I was puzzled to see that the Lords gave so little weight to the passionate and detailed evidence and data from a range of impressive BAME witnesses, and that they had excluded Lenny Henry’s and Marcus Ryder’s policy proposals from the report. Then I looked back at some evidence that an expert witness had given the same committee four years earlier:

I am reluctant to move down the road towards some kind of hard measurement process whereby there needs to be 20% BME trainees or 25% on‑screen representation, because there is a danger then of moving into things like tokenism.

The witness was equally unenthusiastic about Henry’s proposal for ring-fenced funds. Baroness Benjamin asked him: “Is the Henry plan something that you feel the BBC should be adopting, or broadcasters generally?”

He replied: “Not really, because we are talking about a target. Then we start getting into the whole measurement issue and how you measure it.
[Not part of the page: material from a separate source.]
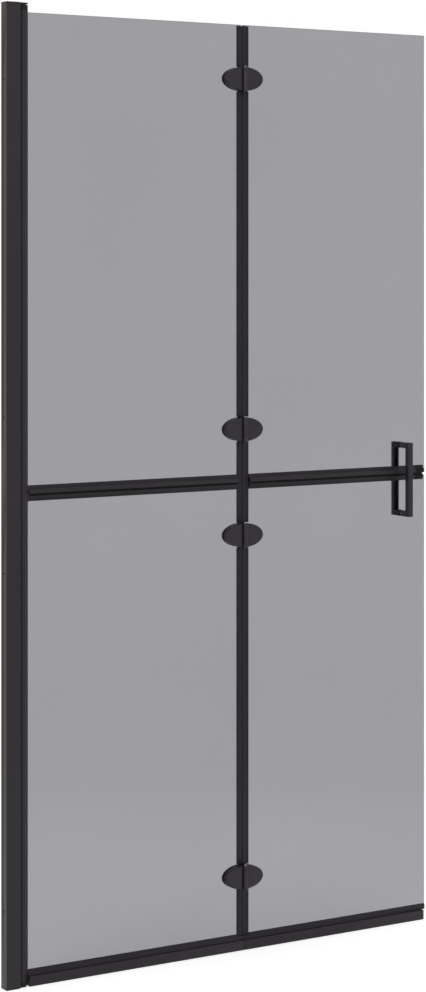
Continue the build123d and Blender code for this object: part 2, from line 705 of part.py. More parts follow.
def hinge_pins():
    with BuildPart() as pins:
        for z in HINGE_HEIGHTS:
            rod_along_z(z - HINGE_PIN_HALF, FOLD_X, FOLD_Y, HINGE_PIN_RADIUS, 2 * HINGE_PIN_HALF)
    keep(pins, "hinge_pins")


def hinge_bushes():
    """Plain bushes in the outer leaf's knuckles."""
    with BuildPart() as bushes:
        for z in HINGE_HEIGHTS:
            rod_along_z(z - KNUCKLE_HALF, FOLD_X, FOLD_Y, HINGE_BUSH_OUTER, 2 * KNUCKLE_HALF)
            rod_along_z(z - KNUCKLE_HALF, FOLD_X, FOLD_Y, HINGE_BUSH_INNER, 2 * KNUCKLE_HALF, Mode.SUBTRACT)
    keep(bushes, "hinge_bushes")


# Handle


def stud_heights():
    return (HANDLE_LOW + HANDLE_BAR / 2, HANDLE_HIGH - HANDLE_BAR / 2)


def handle_half(label, side):
    """Square bar bent to a U, standing off one face of the glass."""
    half = HANDLE_BAR / 2
    foot = GLASS_HALF + WASHER_THICK
    with BuildPart() as bar:
        with BuildSketch(Plane.YZ.offset(HANDLE_X - half)):
            outline = sorted((side * foot, side * HANDLE_REACH))
            with Locations((mid(outline), mid((HANDLE_LOW, HANDLE_HIGH)))):
                Rectangle(size(outline), HANDLE_HIGH - HANDLE_LOW)
            gap = sorted((side * foot, side * (HANDLE_REACH - HANDLE_BAR)))
            with Locations((mid(gap), mid((HANDLE_LOW, HANDLE_HIGH)))):
                Rectangle(size(gap), HANDLE_HIGH - HANDLE_LOW - 2 * HANDLE_BAR, mode=Mode.SUBTRACT)
        extrude(amount=HANDLE_BAR)
        outer_face = bar.faces().filter_by(Axis.Y).sort_by(Axis.Y)[0 if side < 0 else -1]
        chamfer(outer_face.edges(), HANDLE_CORNER)
        for z in stud_heights():
            start = side * foot if side < 0 else STUD_HALF
            rod_along_y(start, HANDLE_X, z, STUD_RADIUS, STUD_HALF - foot, Mode.SUBTRACT)
    keep(bar, label)


def handle_fixings():
    """Studs through the glass, and soft washers under the four feet."""
    with BuildPart() as studs:
        for z in stud_heights():
            rod_along_y(STUD_HALF, HANDLE_X, z, STUD_RADIUS, 2 * STUD_HALF)
    keep(studs, "handle_studs")
    with BuildPart() as washers:
        for z in stud_heights():
            for start in (GLASS_HALF + WASHER_THICK, -GLASS_HALF):
                rod_along_y(start, HANDLE_X, z, WASHER_RADIUS, WASHER_THICK)
                rod_along_y(start, HANDLE_X, z, STUD_RADIUS, WASHER_THICK, Mode.SUBTRACT)
    keep(washers, "handle_washers")


def build_wall_frame():
    plate_low = SCREEN_HEIGHT - PLATE_THICK
    lug_low = (PLATE_THICK, PLATE_THICK + LUG_HEIGHT)
    lug_high = (plate_low - LUG_HEIGHT, plate_low)
    lower = (PLATE_THICK, SPLIT_Z)
    upper = (SPLIT_Z, plate_low)
    lower_splice = splice_screw_heights(-1)
    upper_splice = splice_screw_heights(1)
    wall_profile("wall_profile_lower", lower, LOWER_WALL_SCREWS, lower_splice, LOWER_ADJUSTERS, mid(lug_low))
    wall_profile("wall_profile_upper", upper, UPPER_WALL_SCREWS, upper_splice, UPPER_ADJUSTERS, mid(lug_high))
    adjusting_profile("adjusting_profile_lower", lower, LOWER_ADJUSTERS)
    adjusting_profile("adjusting_profile_upper", upper, UPPER_ADJUSTERS)
    splice()
    adjuster_screws()
    bearing_plate("bottom_bearing_plate", (0, PLATE_THICK), False, lug_low, mid(lug_low))
    bearing_plate("top_bearing_plate", (plate_low, SCREEN_HEIGHT), True, lug_high, mid(lug_high))
    bearing_plate_screws((mid(lug_low), mid(lug_high)))
    pivot_bushes()


def build_inner_leaf():
    profile_low = LEAF_BOTTOM + BOTTOM_BLOCK_HEIGHT
    profile_high = LEAF_TOP - TOP_BLOCK_HEIGHT
    pin_low = SCREEN_HEIGHT - PIVOT_PIN_LENGTH
    bottom_tongue = (profile_low, profile_low + BOTTOM_TONGUE)
    top_tongue = (profile_high - TOP_TONGUE, profile_high)
    pivot_profile("pivot_profile_lower", (profile_low, COUPLER_LOW), COUPLER_LOW - SPIGOT_REACH)
    pivot_profile("pivot_profile_upper", (COUPLER_HIGH, profile_high), COUPLER_HIGH)
    pivot_block("bottom_pivot_block", (LEAF_BOTTOM, profile_low), bottom_tongue, 0)
    pivot_block("top_pivot_block", (profile_high, LEAF_TOP), top_tongue, pin_low)
    pivot_pins((0, pin_low))
    pivot_coupler()
    pivot_gaskets()
    leaf_glass("inner", INNER, (INNER_GLASS_START, FOLD_X - FOLD_GLASS_INSET), ())
    rail_x = (LEAF_START, rail_fold_end(INNER))
    glazing_rail("inner_rail_upper", rail_x, UPPER_FLANGE_Z, UPPER_BEAD_Z, BEAD_HALF, UPPER_SLOT_Z)
    glazing_rail("inner_rail_lower", rail_x, LOWER_FLANGE_Z, LOWER_BEAD_Z, LOWER_BEAD_HALF, LOWER_SLOT_Z)
    rail_gaskets("inner_rail_gaskets", rail_x)
    rail_spline("inner_rail_spline", (LEAF_START, FOLD_X - FOLD_GLASS_INSET))
    bottom_end = FOLD_X - SEAL_FOLD_GAP
    bottom_profile("inner_bottom_profile", (LEAF_START, bottom_end), bottom_end, INNER)
    bottom_gasket("inner_bottom_gasket", rail_x)
    sweep_seal("inner_sweep_seal", (LEAF_START, bottom_end))
    edge_seal("inner_edge_seal", INNER)


def build_outer_leaf():
    rail_x = (rail_fold_end(OUTER), END_CAP_START)
    leaf_glass("outer", OUTER, (FOLD_X + FOLD_GLASS_INSET, SCREEN_WIDTH), stud_heights())
    glazing_rail("outer_rail_upper", rail_x, UPPER_FLANGE_Z, UPPER_BEAD_Z, BEAD_HALF, UPPER_SLOT_Z)
    glazing_rail("outer_rail_lower", rail_x, LOWER_FLANGE_Z, LOWER_BEAD_Z, LOWER_BEAD_HALF, LOWER_SLOT_Z)
    rail_gaskets("outer_rail_gaskets", rail_x)
    rail_spline("outer_rail_spline", (FOLD_X + FOLD_GLASS_INSET, END_CAP_START))
    rail_end_cap("outer_rail_end_cap")
    bottom_start = FOLD_X + SEAL_FOLD_GAP
    bottom_profile("outer_bottom_profile", (bottom_start, BOTTOM_FLANGE_END), BOTTOM_BODY_END, OUTER)
    bottom_gasket("outer_bottom_gasket", (rail_x[0], BOTTOM_FLANGE_END))
    sweep_seal("outer_sweep_seal", (bottom_start, BOTTOM_BODY_END))
    edge_seal("outer_edge_seal", OUTER)
    handle_half("handle_front", -1)
    handle_half("handle_back", 1)
    handle_fixings()


def build_hinges():
    end_low = KNUCKLE_HALF + KNUCKLE_GAP
    inner_knuckles = ((-BARREL_HALF, -end_low), (end_low, BARREL_HALF))
    outer_knuckle = ((-KNUCKLE_HALF, KNUCKLE_HALF),)
    for number, z in enumerate(HINGE_HEIGHTS, start=1):
        hinge_plate(f"hinge_{number}_inner_plate", INNER, z, inner_knuckles, HINGE_PIN_RADIUS)
        hinge_plate(f"hinge_{number}_outer_plate", OUTER, z, outer_knuckle, HINGE_BUSH_OUTER)
    for name, side in (("inner", INNER), ("outer", OUTER)):
        clamp_plates(f"{name}_clamp_plates", side)
        hinge_gaskets(f"{name}_hinge_gaskets", side)
        hinge_screws(f"{name}_hinge_screws", side)
    hinge_pins()
    hinge_bushes()


build_wall_frame()
build_inner_leaf()
build_outer_leaf()
build_hinges()
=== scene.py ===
"""Folding walk-in shower screen in smoked glass and black metal: finish, dressed pieces and stage."""

import json
import math

import bmesh
import bpy
from bpy.props import FloatProperty, FloatVectorProperty, IntProperty, PointerProperty
from mathutils import Matrix, Vector


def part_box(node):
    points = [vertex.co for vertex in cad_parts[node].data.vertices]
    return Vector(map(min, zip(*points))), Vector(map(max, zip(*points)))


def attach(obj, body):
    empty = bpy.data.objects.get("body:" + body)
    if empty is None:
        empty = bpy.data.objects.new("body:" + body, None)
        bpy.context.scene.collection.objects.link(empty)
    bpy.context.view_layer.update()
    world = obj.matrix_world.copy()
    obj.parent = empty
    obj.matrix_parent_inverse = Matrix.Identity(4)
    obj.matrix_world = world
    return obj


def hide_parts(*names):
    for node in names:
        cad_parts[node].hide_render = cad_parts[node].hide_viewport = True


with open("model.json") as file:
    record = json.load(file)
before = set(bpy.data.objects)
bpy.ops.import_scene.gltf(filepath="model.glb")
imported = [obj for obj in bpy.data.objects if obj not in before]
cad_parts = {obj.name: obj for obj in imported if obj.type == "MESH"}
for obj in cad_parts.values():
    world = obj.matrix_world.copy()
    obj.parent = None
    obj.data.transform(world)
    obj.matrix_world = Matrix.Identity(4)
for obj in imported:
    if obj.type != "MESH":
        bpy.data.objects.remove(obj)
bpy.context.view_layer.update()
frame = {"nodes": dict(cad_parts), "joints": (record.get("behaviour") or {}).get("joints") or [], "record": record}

bl_info = {
    "name": "Shower Screen Dressing",
    "version": (1, 0, 0),
    "blender": (4, 5, 0),
    "location": "View3D > Sidebar > Shower Screen",
    "description": "Dresses a folding shower screen with glass, black metal, seals and a photo stage",
    "category": "Object",
}

MM = 0.001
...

Does it then become, ‘We have to reach that target, but we are not aspiring to do anything better or bolder than that’; it is just that target, and that is it?”

Targets and ring-fenced monies have been successful in establishing independent producers, productions outside the M25 and other desirable outcomes, not least by Channel 4 and the BBC. Allied with competition for funds, they could be instrumental in boosting BAME participation in the TV industry at every level. All that is needed is the will. I then noted that the expert providing expert advice to this Lords committee was the same expert, Steve Barnett, professor of communications at the University of Westminster, who gave the evidence cited from 2015. Perhaps there is a connection.

Be that as it may, I am forced to conclude that when it came to BAME diversity, the BBC didn't fool Ofcom but it fooled the Lords and the Lords fooled me.